We also took these photos as Juno was unpacked after its cross-country journey.
Plans call for the container to be opened and the spacecraft unwrapped Saturday, and processing will begin Monday. The probe will be powered up later in the week to begin functional testing.
And these photos give a perspective on what it's like in and around the immense C-17 cargo plane that delivered Juno to Florida.
Cruising seven miles over America's heartland, an Air Force C-17 cargo plane usually employed to support combat operations is gracefully hauling a spacecraft destined for Jupiter, where it will probe the giant planet's solid core, turbulent atmosphere and powerful magnetic field.
Carrying about 30 people, including the Air Force's five-man crew, the C-17 Globemaster took off from Buckley Air Force Base outside Denver at about 2045 GMT (4:45 p.m. EDT; 2:45 p.m. MDT) on the way to the Shuttle Landing Facility at the Kennedy Space Center in Florida.
The estimated flying time is a little over three hours.
Juno is boxed up inside a specially-built crate that keeps the spacecraft clean and contamination-free from the time it left its clean room at Lockheed Martin in Denver until it enters the Astrotech processing facility in Titusville, Fla.
The box has carried Lockheed Martin spacecraft for more than a decade, beginning with the Cassini mission's propulsion module that launched to Saturn in 1997.
The container is tailor-made for the C-17, with the top of the box reaching just inches away from the ceiling of the airplane's spacious pressurized cargo hold. The outer shell of the fuselage is exposed inside, displaying a maze of cables, pipes and even the structure of the plane's wing.
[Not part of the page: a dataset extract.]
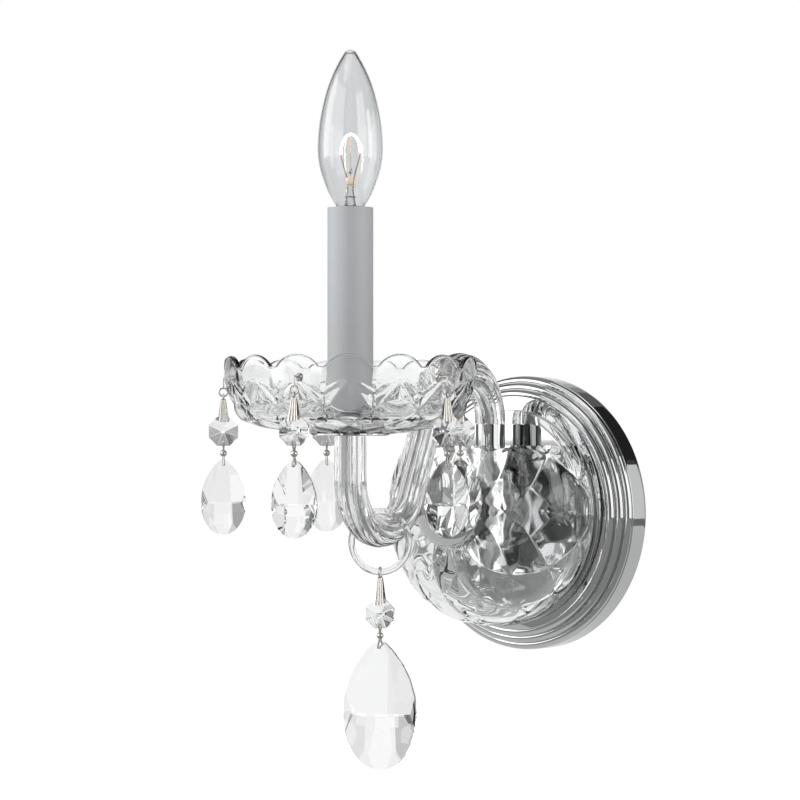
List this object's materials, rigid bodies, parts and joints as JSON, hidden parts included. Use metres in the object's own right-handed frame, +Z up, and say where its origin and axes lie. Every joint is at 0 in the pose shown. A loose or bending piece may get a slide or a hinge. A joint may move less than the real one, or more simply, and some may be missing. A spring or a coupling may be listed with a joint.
{
  "type": "wall sconce",
  "caption": "Crystal wall sconce with a round chrome plate, pressed glass bowl, ribbed glass arm, scalloped dish, candle lamp and hanging cut drops.",
  "frame": {"origin": "centre of the wall plate's open back, on the wall plane", "axes": "+Z up, +Y into the wall, the arm reaching towards -Y"},
  "size_m": [0.1516, 0.2238, 0.3462],
  "materials": {
    "chrome": "polished",
    "steel": "zinc plated",
    "earth_green": "green plated",
    "brass": "plain",
    "clear_glass": "pressed, polished",
    "crystal": "cut and polished",
    "lamp_glass": "clear, thin",
    "filament": "glowing",
    "leads": "drawn wire",
    "candle": "satin white",
    "socket": "moulded",
    "wire": "clear jacket"
  },
  "bodies": {
    "frame": {"wall_plate": "chrome", "crossbar": "steel", "ground_screw": "earth_green", "center_stem": "steel", "stem_nuts": "steel", "arm_hub": "chrome", "hub_cap": "chrome", "wall_bowl": "clear_glass", "bowl_cap": "chrome", "cap_stud": "steel", "foot_ferrule": "chrome", "foot_stem": "steel", "glass_arm": "clear_glass", "lamp_wire": "wire", "dish_pan": "chrome", "dish_stem": "steel", "glass_dish": "clear_glass", "dish_washer": "steel", "dish_nut": "steel", "socket_strap": "steel", "socket_body": "socket", "socket_shell": "brass", "socket_contact": "brass", "candle_sleeve": "candle", "hook_1": "chrome", "hook_2": "chrome", "hook_3": "chrome", "hook_4": "chrome", "hook_5": "chrome"},
    "lamp_contact": {"bulb_tip": "brass"},
    "lamp": {"bulb_base": "steel", "bulb_envelope": "lamp_glass", "bulb_stem": "lamp_glass", "bulb_leads": "leads", "bulb_filament": "filament"},
    "ring": {"glass_ring": "clear_glass"},
    "ring_string": {"ring_clip": "chrome", "ring_bead": "crystal"},
    "pendant": {"ring_link": "chrome", "ring_pendant": "crystal"},
    "string_1": {"clip_1": "chrome", "bead_1": "crystal"},
    "drop_body_1": {"link_1": "chrome", "drop_1": "crystal"},
    "string_2": {"clip_2": "chrome", "bead_2": "crystal"},
    "drop_body_2": {"link_2": "chrome", "drop_2": "crystal"},
    "string_3": {"clip_3": "chrome", "bead_3": "crystal"},
    "drop_body_3": {"link_3": "chrome", "drop_3": "crystal"},
    "string_4": {"clip_4": "chrome", "bead_4": "crystal"},
    "drop_body_4": {"link_4": "chrome", "drop_4": "crystal"},
    "string_5": {"clip_5": "chrome", "bead_5": "crystal"},
    "drop_body_5": {"link_5": "chrome", "drop_5": "crystal"}
  },
  "joints": [
    {"name": "bulb_rise", "type": "slide", "parent": "frame", "child": "lamp_contact", "axis": [0, 0, 1], "range_m": [0, 0.0127]},
    {"name": "bulb_turn", "type": "hinge", "parent": "lamp_contact", "child": "lamp", "pos_m": [0.01272, -0.15899, 0.13], "axis": [0, 0, 1], "range_deg": [0, 1800]},
    {"name": "string_swing_1", "type": "hinge", "parent": "frame", "child": "string_1", "pos_m": [0.03067, -0.2177, 0.0583], "axis": [0.9063, 0.4226, 0], "range_deg": [-30, 15]},
    {"name": "drop_swing_1", "type": "hinge", "parent": "string_1", "child": "drop_body_1", "pos_m": [0.03067, -0.2177, 0.03625], "axis": [0.4226, -0.9063, 0], "range_deg": [-25, 25]},
    {"name": "string_swing_2", "type": "hinge", "parent": "frame", "child": "string_2", "pos_m": [0.07411, -0.16006, 0.0583], "axis": [0.5736, 0.8192, 0], "range_deg": [-30, 15]},
    {"name": "drop_swing_2", "type": "hinge", "parent": "string_2", "child": "drop_body_2", "pos_m": [0.07411, -0.16006, 0.03625], "axis": [0.8192, -0.5736, 0], "range_deg": [-25, 25]},
    {"name": "string_swing_3", "type": "hinge", "parent": "frame", "child": "string_3", "pos_m": [0.03271, -0.10093, 0.0583], "axis": [0.866, 0.5, 0], "range_deg": [-12, 15]},
    {"name": "drop_swing_3", "type": "hinge", "parent": "string_3", "child": "drop_body_3", "pos_m": [0.03271, -0.10093, 0.03625], "axis": [0.5, -0.866, 0], "range_deg": [-12, 12]},
    {"name": "string_swing_4", "type": "hinge", "parent": "frame", "child": "string_4", "pos_m": [-0.03632, -0.12204, 0.0583], "axis": [0.6428, 0.766, 0], "range_deg": [-15, 20]},
    {"name": "drop_swing_4", "type": "hinge", "parent": "string_4", "child": "drop_body_4", "pos_m": [-0.03632, -0.12204, 0.03625], "axis": [0.766, -0.6428, 0], "range_deg": [-25, 25]},
    {"name": "string_swing_5", "type": "hinge", "parent": "frame", "child": "string_5", "pos_m": [-0.03758, -0.1942, 0.0583], "axis": [0.6428, 0.766, 0], "range_deg": [-20, 20]},
    {"name": "drop_swing_5", "type": "hinge", "parent": "string_5", "child": "drop_body_5", "pos_m": [-0.03758, -0.1942, 0.03625], "axis": [0.766, -0.6428, 0], "range_deg": [-25, 25]},
    {"name": "ring_swing", "type": "hinge", "parent": "frame", "child": "ring", "pos_m": [0.01014, -0.13452, -0.0069], "axis": [0.3746, -0.9272, 0], "range_deg": [-20, 20]},
    {"name": "ring_string_swing", "type": "hinge", "parent": "ring", "child": "ring_string", "pos_m": [0.01014, -0.13452, -0.02655], "axis": [0.9272, 0.3746, 0], "range_deg": [-25, 25]},
    {"name": "pendant_swing", "type": "hinge", "parent": "ring_string", "child": "pendant", "pos_m": [0.01014, -0.13452, -0.05215], "axis": [0.4384, -0.8988, 0], "range_deg": [-25, 25]}
  ],
  "couplings": [
    {"joint": "bulb_rise", "follows": "bulb_turn", "m_per_rad": 0.00040425}
  ]
}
Inside the canister, Juno is attached to an analog of the payload attach fitting, the adapter that will connect the craft to the Atlas 5 rocket during launch.
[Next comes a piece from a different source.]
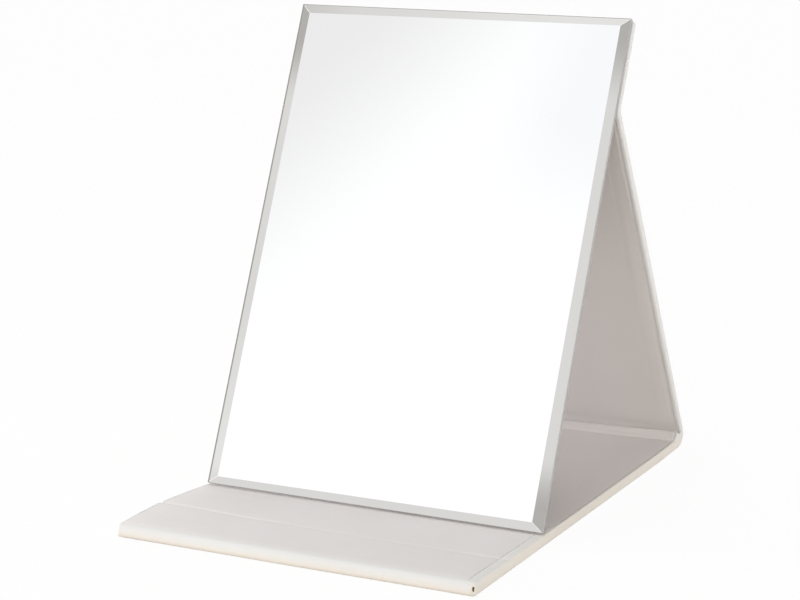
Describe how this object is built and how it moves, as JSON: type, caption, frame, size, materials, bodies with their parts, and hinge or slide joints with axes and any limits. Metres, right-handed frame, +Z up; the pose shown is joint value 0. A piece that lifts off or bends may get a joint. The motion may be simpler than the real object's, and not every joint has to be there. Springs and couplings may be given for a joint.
{
  "type": "folding vanity mirror",
  "caption": "Folding vanity mirror: a bevelled rectangular glass on a white leatherette cover whose base, strut and mount fold on living hinges.",
  "frame": {"origin": "middle of the footprint, on the table", "axes": "+X across the width, glass faces -Y, +Z up"},
  "size_m": [0.2, 0.3142, 0.2635],
  "materials": {
    "leatherette": "satin",
    "lining": "matt",
    "greyboard": "matt",
    "foam": "matt",
    "tape": "matt",
    "glass": "polished",
    "silver": "polished",
    "backing": "matt"
  },
  "bodies": {
    "base": {"base_outer_skin": "leatherette", "base_front_board": "greyboard", "base_middle_board": "greyboard", "base_rear_board": "greyboard", "base_padding": "foam", "base_liner": "lining"},
    "spine": {"spine_outer_skin": "leatherette", "spine_board": "greyboard", "spine_liner": "lining"},
    "strut": {"strut_outer_skin": "leatherette", "strut_board": "greyboard", "strut_liner": "lining"},
    "mirror": {"mount_outer_skin": "leatherette", "mount_board": "greyboard", "mount_liner": "lining", "mount_tape_left": "tape", "mount_tape_centre": "tape", "mount_tape_right": "tape", "mirror_backing_film": "backing", "mirror_silver_coat": "silver", "mirror_glass": "glass"}
  },
  "joints": [
    {"name": "spine_fold", "type": "hinge", "parent": "base", "child": "spine", "pos_m": [0, 0.15689, 0.0003], "axis": [-1, 0, 0], "range_deg": [0, 98]},
    {"name": "strut_fold", "type": "hinge", "parent": "spine", "child": "strut", "pos_m": [0, 0.15494, 0.01416], "axis": [-1, 0, 0], "range_deg": [-5.86, 24.2]},
    {"name": "mirror_swing", "type": "hinge", "parent": "strut", "child": "mirror", "pos_m": [0, 0.02854, 0.2149], "axis": [1, 0, 0], "range_deg": [-13.4, 55.4]}
  ],
  "couplings": [
    {"joint": "strut_fold", "follows": "mirror_swing", "ratio": 0.4368}
  ]
}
All the cargo inside the plane is tied down with chains and tethers to prevent the sensitive flight hardware from moving around in flight.
Like clockwork, engineers check on the environment inside the container to make sure Juno is comfortable. The box is connected to a nitrogen purge unit to cleanse the atmosphere inside, so workers also measure the atmosphere in the pressurized cabin to ensure no dangerous nitrogen fumes are leaking.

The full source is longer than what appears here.